人生ぬるま湯主義

つれづれなるままに以下略

いい声してますね

 

はい。

このアンケートをとってからいま記事を書きはじめるまでにほんの些細なタイムラグがあったようですが、そのあたりは「ジョジョの奇妙な冒険」第一部の名台詞「あしたっていまさッ!」を引用することによってうやむやにさせていただきます。

 

週末なんかにひとりで飲みにいき、といっても行き先はほとんどの場合、馴染みのお店。店員さんや同じく常連の人たちと会話しながら飲んでいることが多いのですが、そんなタイミングで初対面の方ともお話する機会があると、決して低くない頻度で言ってもらえる言葉が「いい声してますね」。

その評価自体は大変にありがたく、このごろはようやく自分でも「すると僕の声は世間的に”いい声”といって問題ない声なのだな」と思えるようになって、さらっと「あ、本当ですか。ありがとうございます」と返せるようになってきたわけですが、ん~、どうなんでしょう。はたしてそれは喜ばしいことなのか。

 

喜ばしいことではあるんでしょうけれども、しかし、嬉しいことなのかどうかと問われれば、「ビミョ~」かもしれません。

第一に、まあ、これは多くの人も同じことを思うんでしょうけれど、僕は自分の声がそんなに好きではない……少なくとも、「こういう声だったらよかったな」という声からは少し外れるもんですから、その自己評価とのずれという原因が挙げられます。

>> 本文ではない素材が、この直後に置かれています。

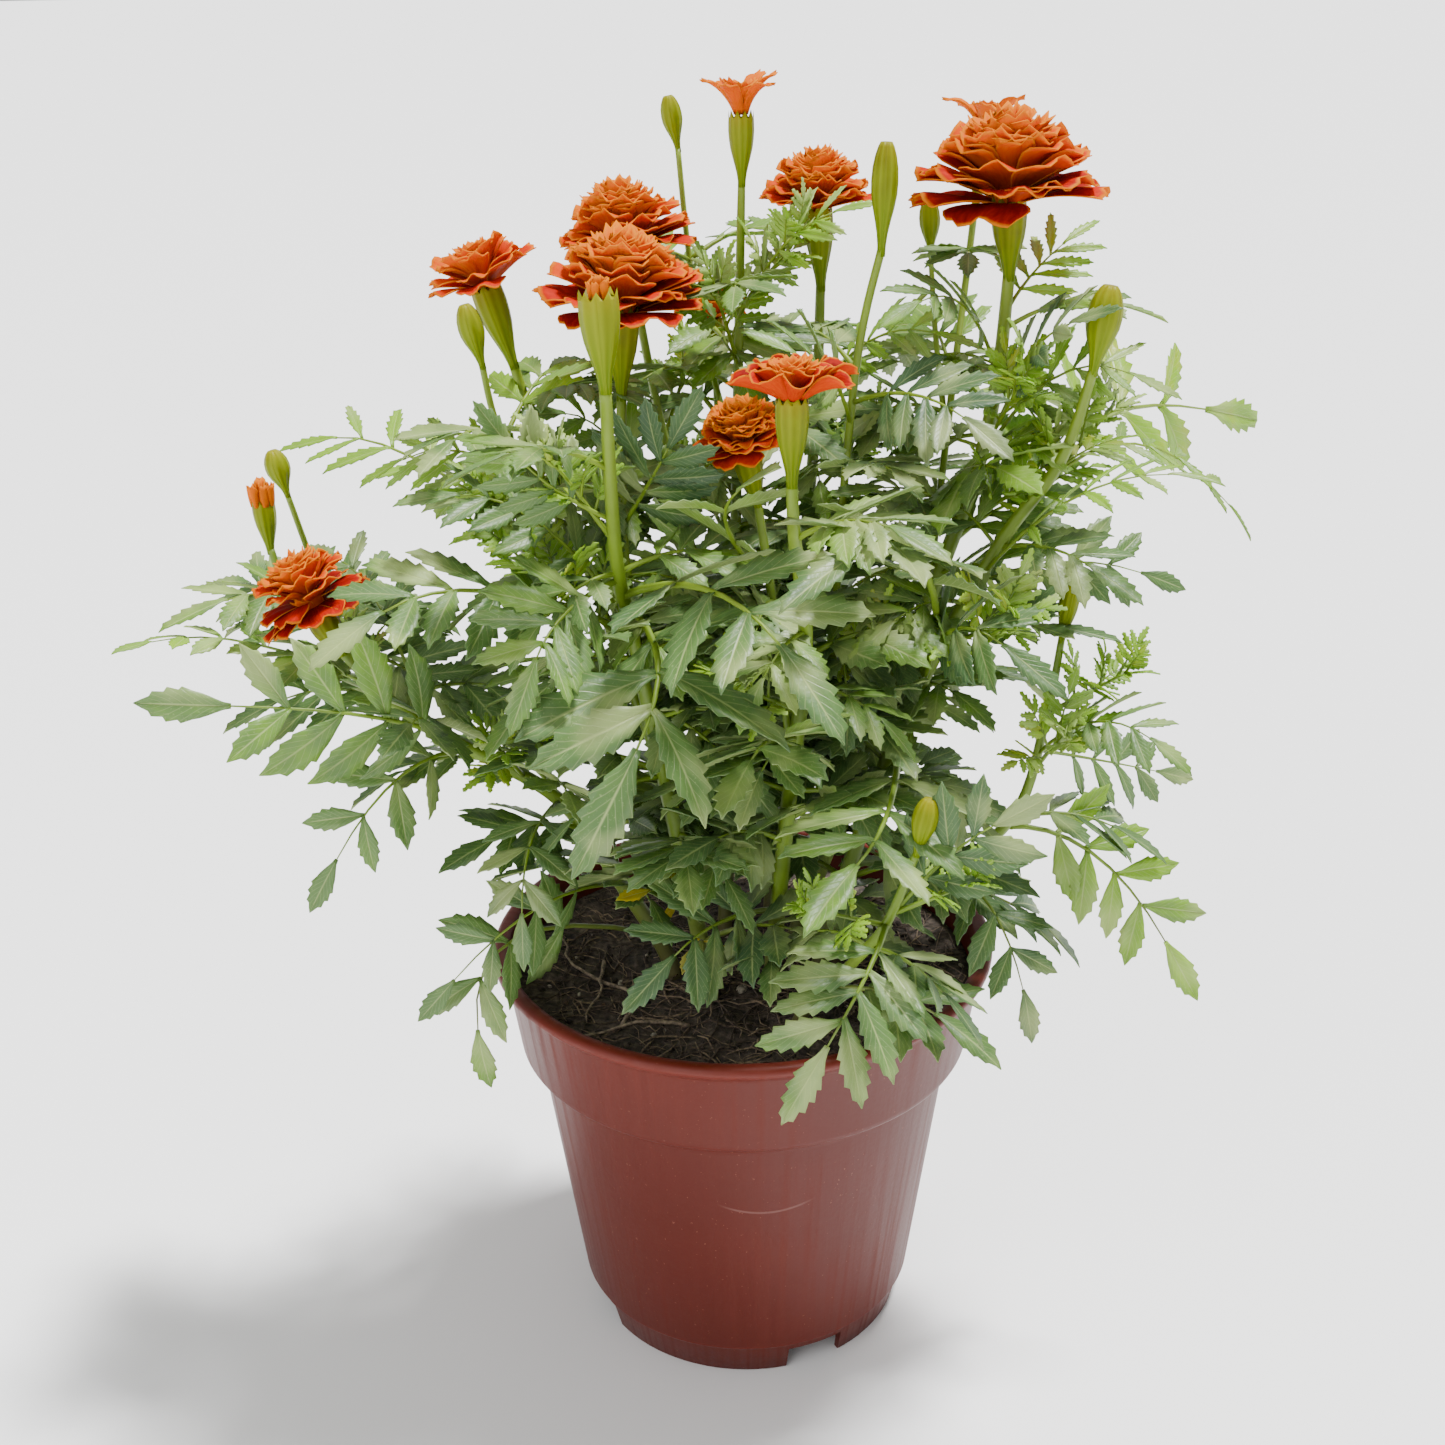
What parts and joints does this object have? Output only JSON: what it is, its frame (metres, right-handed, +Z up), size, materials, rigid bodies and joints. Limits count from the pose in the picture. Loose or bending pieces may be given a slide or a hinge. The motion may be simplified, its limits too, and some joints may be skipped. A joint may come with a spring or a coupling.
{
  "type": "potted marigold",
  "caption": "Potted flowering plant: leafy branching stems with crested double blooms and buds, standing in soil in a tapered pot with a rolled rim and a notched foot.",
  "frame": {"origin": "centre of the bounding box at the ground, within about 1 mm of the pot's axis", "axes": "+Z up along the pot's axis, -Y towards the viewer of the picture, +X to the viewer's right"},
  "size_m": [0.3707, 0.2444, 0.415],
  "materials": {
    "pot": "smooth matte moulded plastic with a slight sheen on the lip and foot",
    "soil": "rough dark fibrous potting soil",
    "foliage": "satin green leaves and ribbed stems",
    "petals": "soft velvety orange and red petals with pale edges"
  },
  "bodies": {
    "root": {"pot": "pot", "soil": "soil", "stem_left": "foliage", "stem_front_left": "foliage", "stem_back": "foliage", "stem_front": "foliage", "stem_right": "foliage", "stem_back_right": "foliage", "stem_low_right": "foliage", "stem_upper_right": "foliage", "stem_low_front": "foliage", "flower_top_right": "petals", "flower_front_double": "petals", "flower_back_double": "petals", "flower_back_right": "petals", "flower_tilted": "petals", "flower_front": "petals", "flower_front_second": "petals", "flower_left": "petals", "flower_back_low": "petals", "flower_opening_top": "petals", "flower_opening_right": "petals", "flower_opening_left": "petals", "flower_closed_front": "petals"}
  },
  "joints": []
}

自分の声の録音を聞くのは、大学生だったころにやっていた芝居の録画をはじめ、それなりに機会があるもんですから、「骨伝導で聞いている自分の声より録音された自分の声の方が低く聞こえる現象」への違和感はそれほどないんですけど、そもそも自分がしゃべっている最中に”聞こえて”いる自分の声よりも少し高めの声が”相手に聞こえている声”ぐらいだと理想的だなー、という感覚がぼんやりあるもんですから、皆様に声を褒めていただいても「でも、その声よりよさげな〈声像〉、あるんだよね~……」となってしまうのは致し方ない。

第二に、声って、生得的なものじゃないですか。もちろん、声の出し方や母音子音の発音のクセみたいなものは後天的に決定されてきたものとはいえ、声帯の構造自体は、これはもう生まれ持ってのものとしか言いようがない。なんというか、自分が何も努力してなくてあらかじめ持っているものを褒められても……ねえ。それだったら僕は、顔の方を褒めてもらいたいです。「かっこいい顔してますね」とか「きれいな顔立ちですね」とか。そんな言葉をかけてもらった経験、ありませんけど。

 

やっぱり、声を褒めてもらえるよりは、たとえば演技とか短歌を褒めてもらえる方が嬉しいです。居酒屋なんかではじめてお会いした方に演技や短歌を披露する機会がはたしてあるのか、という問題はさておいて。

 

何よりも問題なのは親密になった人ほどに「いい声してますね」から「声はいいですね」、さらには「声だけはいいのにね…」という具合に評価が変化していく僕のチープな人間性なのではないか、という可能性からはスタイリッシュに目をそらしつつ、この記事はここらでおしまいにしたいと思います。